The fact of the matter, Mr President, is that there is no need to federalise cattle rearing by establishing grazing reserves with taxpayers’ money, just as cocoa, goat, and poultry farms are not so federalised. Let each cattle farmer establish his own ranch and rear his own cattle within the ranch.

What the government should do is to assist in providing loans and high yield grass to the cattle farmers just as the old Western Region government assisted cocoa farmers with loans, seedlings, and insecticides.

Since cattle farmers are concentrated in the North, southerners, who want to eat beef, should be prepared to pay for the cost of transporting the cows to their states in trucks. It is a sacrifice they should be willing to make to secure their own farms from destruction by cattle, while also securing the safety of their lives and property from incessant attacks by Fulani herdsmen. Of course, if any cattle farmer wants to settle in the south and set up a ranch there, all well and good. It should be left to him to negotiate land with the locals and the state government. The Federal Government should stay out of it.

Let me close by drawing your attention to Uruguay, a small country of just over three million people in South America. In this country, cattle outnumber people by four to one, and farming is the mainstay of the economy. Yet, there are no clashes between cattle farmers and crop farmers. How do they do it? Every cattle farmer has a ranch within which the cattle are herded and reared.
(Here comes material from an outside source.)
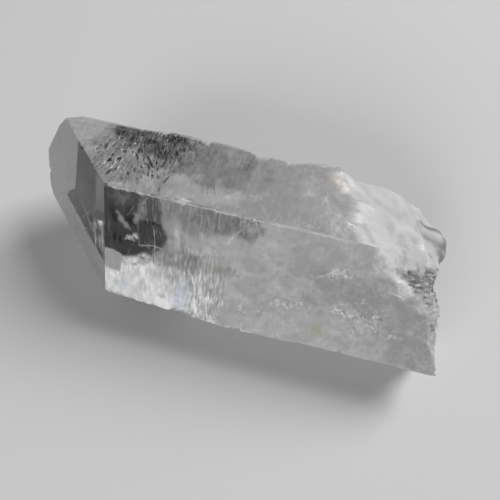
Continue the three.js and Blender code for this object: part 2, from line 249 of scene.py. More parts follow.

What the government has done is to assist the cattle farmers by standardising their practices. For example, the government has spent over $3 million in developing and implementing a programme by which all cattle in the country are electronically tagged at birth. Today, Uruguay is the only country in the world with a traceability system by which consumers at home and abroad know exactly where the beef on their table comes from and how it was raised.

I trust that one or all of Lai Mohammed, the Minister of Information and Culture, Femi Adesina, Special Adviser on Media and Publicity; and Garba Shehu, Senior Special Assistant, Media and Publicity, will bring this letter to your attention.